**JOB:** Your task is to repeat all of the material exactly.

--------------------------------

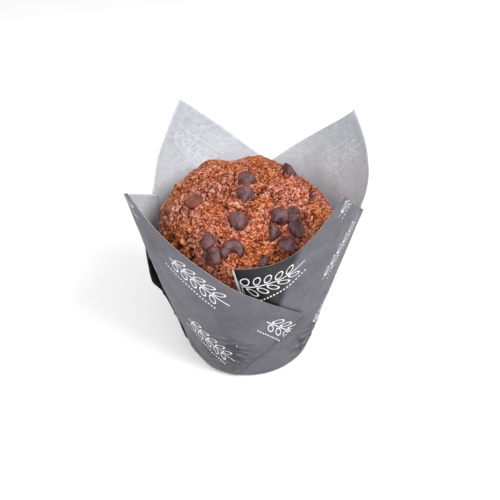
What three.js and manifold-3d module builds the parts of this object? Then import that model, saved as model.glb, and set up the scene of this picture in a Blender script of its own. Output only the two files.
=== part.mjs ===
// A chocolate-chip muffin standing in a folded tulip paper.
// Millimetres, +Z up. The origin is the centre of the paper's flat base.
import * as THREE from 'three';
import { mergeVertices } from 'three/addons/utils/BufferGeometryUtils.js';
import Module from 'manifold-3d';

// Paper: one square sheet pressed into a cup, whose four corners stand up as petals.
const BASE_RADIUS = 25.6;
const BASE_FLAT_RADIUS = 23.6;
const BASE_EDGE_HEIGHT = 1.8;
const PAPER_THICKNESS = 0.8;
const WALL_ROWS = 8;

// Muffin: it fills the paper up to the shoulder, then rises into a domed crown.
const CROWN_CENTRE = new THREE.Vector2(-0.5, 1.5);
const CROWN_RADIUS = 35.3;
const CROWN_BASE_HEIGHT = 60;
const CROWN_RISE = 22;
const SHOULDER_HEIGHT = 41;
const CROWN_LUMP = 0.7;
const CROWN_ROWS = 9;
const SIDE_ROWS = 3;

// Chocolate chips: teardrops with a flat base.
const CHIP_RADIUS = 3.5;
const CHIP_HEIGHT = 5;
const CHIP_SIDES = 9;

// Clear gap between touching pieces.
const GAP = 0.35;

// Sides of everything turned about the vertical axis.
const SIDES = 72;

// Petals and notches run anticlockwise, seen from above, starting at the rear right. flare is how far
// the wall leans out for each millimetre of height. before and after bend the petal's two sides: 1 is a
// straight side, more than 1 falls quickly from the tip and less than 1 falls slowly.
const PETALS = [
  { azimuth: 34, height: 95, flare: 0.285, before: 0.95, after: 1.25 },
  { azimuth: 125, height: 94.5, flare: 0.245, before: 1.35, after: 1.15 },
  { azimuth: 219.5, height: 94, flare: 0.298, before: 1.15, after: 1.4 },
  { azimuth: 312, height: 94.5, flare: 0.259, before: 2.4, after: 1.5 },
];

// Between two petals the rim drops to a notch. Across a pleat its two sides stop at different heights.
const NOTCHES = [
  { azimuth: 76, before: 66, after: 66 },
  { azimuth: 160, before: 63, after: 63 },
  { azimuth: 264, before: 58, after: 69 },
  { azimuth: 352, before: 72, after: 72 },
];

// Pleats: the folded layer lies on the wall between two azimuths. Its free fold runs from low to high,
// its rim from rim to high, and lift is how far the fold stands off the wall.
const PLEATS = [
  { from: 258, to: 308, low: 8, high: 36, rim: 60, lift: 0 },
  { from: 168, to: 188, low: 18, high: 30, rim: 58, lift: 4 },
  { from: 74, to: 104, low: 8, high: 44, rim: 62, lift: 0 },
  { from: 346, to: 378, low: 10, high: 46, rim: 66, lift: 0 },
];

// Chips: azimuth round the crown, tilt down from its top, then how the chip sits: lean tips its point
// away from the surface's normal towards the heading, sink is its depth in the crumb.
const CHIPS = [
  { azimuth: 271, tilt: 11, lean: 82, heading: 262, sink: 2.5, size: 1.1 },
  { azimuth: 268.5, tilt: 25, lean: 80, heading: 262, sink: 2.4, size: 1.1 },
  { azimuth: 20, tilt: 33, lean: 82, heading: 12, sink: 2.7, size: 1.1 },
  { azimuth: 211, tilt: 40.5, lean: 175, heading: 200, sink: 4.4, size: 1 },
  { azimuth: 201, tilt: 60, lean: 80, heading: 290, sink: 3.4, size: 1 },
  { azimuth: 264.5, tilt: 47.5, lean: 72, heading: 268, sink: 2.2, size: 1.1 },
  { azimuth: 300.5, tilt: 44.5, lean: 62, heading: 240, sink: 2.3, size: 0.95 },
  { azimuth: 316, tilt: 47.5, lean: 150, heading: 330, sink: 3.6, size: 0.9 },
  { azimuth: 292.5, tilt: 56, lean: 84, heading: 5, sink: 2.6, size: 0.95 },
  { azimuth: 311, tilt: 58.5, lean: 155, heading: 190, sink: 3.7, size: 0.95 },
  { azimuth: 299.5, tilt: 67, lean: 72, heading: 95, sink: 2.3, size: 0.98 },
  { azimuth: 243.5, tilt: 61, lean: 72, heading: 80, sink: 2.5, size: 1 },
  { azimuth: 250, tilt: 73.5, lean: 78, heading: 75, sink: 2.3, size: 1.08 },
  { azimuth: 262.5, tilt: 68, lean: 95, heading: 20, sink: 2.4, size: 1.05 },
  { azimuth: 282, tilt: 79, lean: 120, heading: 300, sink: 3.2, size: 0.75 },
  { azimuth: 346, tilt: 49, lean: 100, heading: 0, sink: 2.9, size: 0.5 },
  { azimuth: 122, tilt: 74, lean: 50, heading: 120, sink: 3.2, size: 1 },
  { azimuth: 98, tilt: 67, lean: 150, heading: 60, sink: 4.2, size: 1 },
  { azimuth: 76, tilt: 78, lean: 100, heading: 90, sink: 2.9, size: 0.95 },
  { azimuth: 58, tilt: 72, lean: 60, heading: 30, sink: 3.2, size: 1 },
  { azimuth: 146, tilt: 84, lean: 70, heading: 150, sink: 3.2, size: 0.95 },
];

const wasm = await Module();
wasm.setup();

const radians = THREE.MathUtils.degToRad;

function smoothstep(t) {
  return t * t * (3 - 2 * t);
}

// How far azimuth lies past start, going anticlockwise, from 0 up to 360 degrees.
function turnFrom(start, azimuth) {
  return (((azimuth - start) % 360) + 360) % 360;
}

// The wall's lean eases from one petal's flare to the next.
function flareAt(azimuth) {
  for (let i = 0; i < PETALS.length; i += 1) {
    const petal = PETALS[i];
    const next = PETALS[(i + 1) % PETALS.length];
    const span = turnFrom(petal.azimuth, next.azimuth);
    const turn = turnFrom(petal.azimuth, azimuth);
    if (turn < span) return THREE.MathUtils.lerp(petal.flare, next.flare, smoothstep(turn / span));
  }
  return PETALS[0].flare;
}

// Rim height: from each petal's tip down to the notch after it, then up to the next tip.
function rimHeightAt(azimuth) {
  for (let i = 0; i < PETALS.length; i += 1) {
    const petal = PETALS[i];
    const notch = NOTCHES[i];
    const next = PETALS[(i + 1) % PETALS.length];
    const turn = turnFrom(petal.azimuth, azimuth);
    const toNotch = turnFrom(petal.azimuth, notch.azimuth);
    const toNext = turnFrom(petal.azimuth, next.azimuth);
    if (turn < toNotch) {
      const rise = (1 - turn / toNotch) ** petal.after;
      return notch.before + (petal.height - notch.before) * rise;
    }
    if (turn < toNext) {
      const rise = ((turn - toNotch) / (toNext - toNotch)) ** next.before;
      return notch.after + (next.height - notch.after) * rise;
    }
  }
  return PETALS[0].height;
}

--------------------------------

**EXERCISE SOLUTION:**
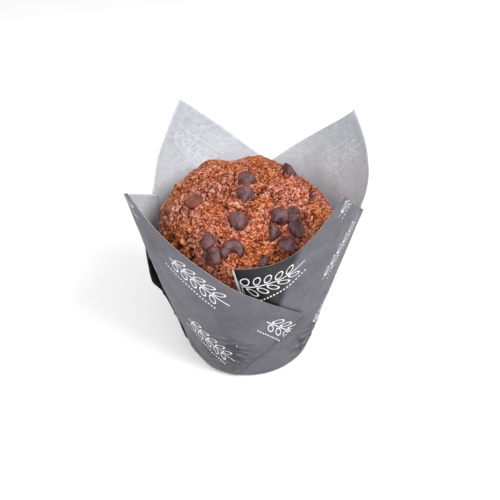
What three.js and manifold-3d module builds the parts of this object? Then import that model, saved as model.glb, and set up the scene of this picture in a Blender script of its own. Output only the two files.
=== part.mjs ===
// A chocolate-chip muffin standing in a folded tulip paper.
// Millimetres, +Z up. The origin is the centre of the paper's flat base.
import * as THREE from 'three';
import { mergeVertices } from 'three/addons/utils/BufferGeometryUtils.js';
import Module from 'manifold-3d';

// Paper: one square sheet pressed into a cup, whose four corners stand up as petals.
const BASE_RADIUS = 25.6;
const BASE_FLAT_RADIUS = 23.6;
const BASE_EDGE_HEIGHT = 1.8;
const PAPER_THICKNESS = 0.8;
const WALL_ROWS = 8;

// Muffin: it fills the paper up to the shoulder, then rises into a domed crown.
const CROWN_CENTRE = new THREE.Vector2(-0.5, 1.5);
const CROWN_RADIUS = 35.3;
const CROWN_BASE_HEIGHT = 60;
const CROWN_RISE = 22;
const SHOULDER_HEIGHT = 41;
const CROWN_LUMP = 0.7;
const CROWN_ROWS = 9;
const SIDE_ROWS = 3;

// Chocolate chips: teardrops with a flat base.
const CHIP_RADIUS = 3.5;
const CHIP_HEIGHT = 5;
const CHIP_SIDES = 9;

// Clear gap between touching pieces.
const GAP = 0.35;

// Sides of everything turned about the vertical axis.
const SIDES = 72;

// Petals and notches run anticlockwise, seen from above, starting at the rear right. flare is how far
// the wall leans out for each millimetre of height. before and after bend the petal's two sides: 1 is a
// straight side, more than 1 falls quickly from the tip and less than 1 falls slowly.
const PETALS = [
  { azimuth: 34, height: 95, flare: 0.285, before: 0.95, after: 1.25 },
  { azimuth: 125, height: 94.5, flare: 0.245, before: 1.35, after: 1.15 },
  { azimuth: 219.5, height: 94, flare: 0.298, before: 1.15, after: 1.4 },
  { azimuth: 312, height: 94.5, flare: 0.259, before: 2.4, after: 1.5 },
];

// Between two petals the rim drops to a notch. Across a pleat its two sides stop at different heights.
const NOTCHES = [
  { azimuth: 76, before: 66, after: 66 },
  { azimuth: 160, before: 63, after: 63 },
  { azimuth: 264, before: 58, after: 69 },
  { azimuth: 352, before: 72, after: 72 },
];

// Pleats: the folded layer lies on the wall between two azimuths. Its free fold runs from low to high,
// its rim from rim to high, and lift is how far the fold stands off the wall.
const PLEATS = [
  { from: 258, to: 308, low: 8, high: 36, rim: 60, lift: 0 },
  { from: 168, to: 188, low: 18, high: 30, rim: 58, lift: 4 },
  { from: 74, to: 104, low: 8, high: 44, rim: 62, lift: 0 },
  { from: 346, to: 378, low: 10, high: 46, rim: 66, lift: 0 },
];

// Chips: azimuth round the crown, tilt down from its top, then how the chip sits: lean tips its point
// away from the surface's normal towards the heading, sink is its depth in the crumb.
const CHIPS = [
  { azimuth: 271, tilt: 11, lean: 82, heading: 262, sink: 2.5, size: 1.1 },
  { azimuth: 268.5, tilt: 25, lean: 80, heading: 262, sink: 2.4, size: 1.1 },
  { azimuth: 20, tilt: 33, lean: 82, heading: 12, sink: 2.7, size: 1.1 },
  { azimuth: 211, tilt: 40.5, lean: 175, heading: 200, sink: 4.4, size: 1 },
  { azimuth: 201, tilt: 60, lean: 80, heading: 290, sink: 3.4, size: 1 },
  { azimuth: 264.5, tilt: 47.5, lean: 72, heading: 268, sink: 2.2, size: 1.1 },
  { azimuth: 300.5, tilt: 44.5, lean: 62, heading: 240, sink: 2.3, size: 0.95 },
  { azimuth: 316, tilt: 47.5, lean: 150, heading: 330, sink: 3.6, size: 0.9 },
  { azimuth: 292.5, tilt: 56, lean: 84, heading: 5, sink: 2.6, size: 0.95 },
  { azimuth: 311, tilt: 58.5, lean: 155, heading: 190, sink: 3.7, size: 0.95 },
  { azimuth: 299.5, tilt: 67, lean: 72, heading: 95, sink: 2.3, size: 0.98 },
  { azimuth: 243.5, tilt: 61, lean: 72, heading: 80, sink: 2.5, size: 1 },
  { azimuth: 250, tilt: 73.5, lean: 78, heading: 75, sink: 2.3, size: 1.08 },
  { azimuth: 262.5, tilt: 68, lean: 95, heading: 20, sink: 2.4, size: 1.05 },
  { azimuth: 282, tilt: 79, lean: 120, heading: 300, sink: 3.2, size: 0.75 },
  { azimuth: 346, tilt: 49, lean: 100, heading: 0, sink: 2.9, size: 0.5 },
  { azimuth: 122, tilt: 74, lean: 50, heading: 120, sink: 3.2, size: 1 },
  { azimuth: 98, tilt: 67, lean: 150, heading: 60, sink: 4.2, size: 1 },
  { azimuth: 76, tilt: 78, lean: 100, heading: 90, sink: 2.9, size: 0.95 },
  { azimuth: 58, tilt: 72, lean: 60, heading: 30, sink: 3.2, size: 1 },
  { azimuth: 146, tilt: 84, lean: 70, heading: 150, sink: 3.2, size: 0.95 },
];

const wasm = await Module();
wasm.setup();

const radians = THREE.MathUtils.degToRad;

function smoothstep(t) {
  return t * t * (3 - 2 * t);
}

// How far azimuth lies past start, going anticlockwise, from 0 up to 360 degrees.
function turnFrom(start, azimuth) {
  return (((azimuth - start) % 360) + 360) % 360;
}

// The wall's lean eases from one petal's flare to the next.
function flareAt(azimuth) {
  for (let i = 0; i < PETALS.length; i += 1) {
    const petal = PETALS[i];
    const next = PETALS[(i + 1) % PETALS.length];
    const span = turnFrom(petal.azimuth, next.azimuth);
    const turn = turnFrom(petal.azimuth, azimuth);
    if (turn < span) return THREE.MathUtils.lerp(petal.flare, next.flare, smoothstep(turn / span));
  }
  return PETALS[0].flare;
}

// Rim height: from each petal's tip down to the notch after it, then up to the next tip.
function rimHeightAt(azimuth) {
  for (let i = 0; i < PETALS.length; i += 1) {
    const petal = PETALS[i];
    const notch = NOTCHES[i];
    const next = PETALS[(i + 1) % PETALS.length];
    const turn = turnFrom(petal.azimuth, azimuth);
    const toNotch = turnFrom(petal.azimuth, notch.azimuth);
    const toNext = turnFrom(petal.azimuth, next.azimuth);
    if (turn < toNotch) {
      const rise = (1 - turn / toNotch) ** petal.after;
      return notch.before + (petal.height - notch.before) * rise;
    }
    if (turn < toNext) {
      const rise = ((turn - toNotch) / (toNext - toNotch)) ** next.before;
      return notch.after + (next.height - notch.after) * rise;
    }
  }
  return PETALS[0].height;
}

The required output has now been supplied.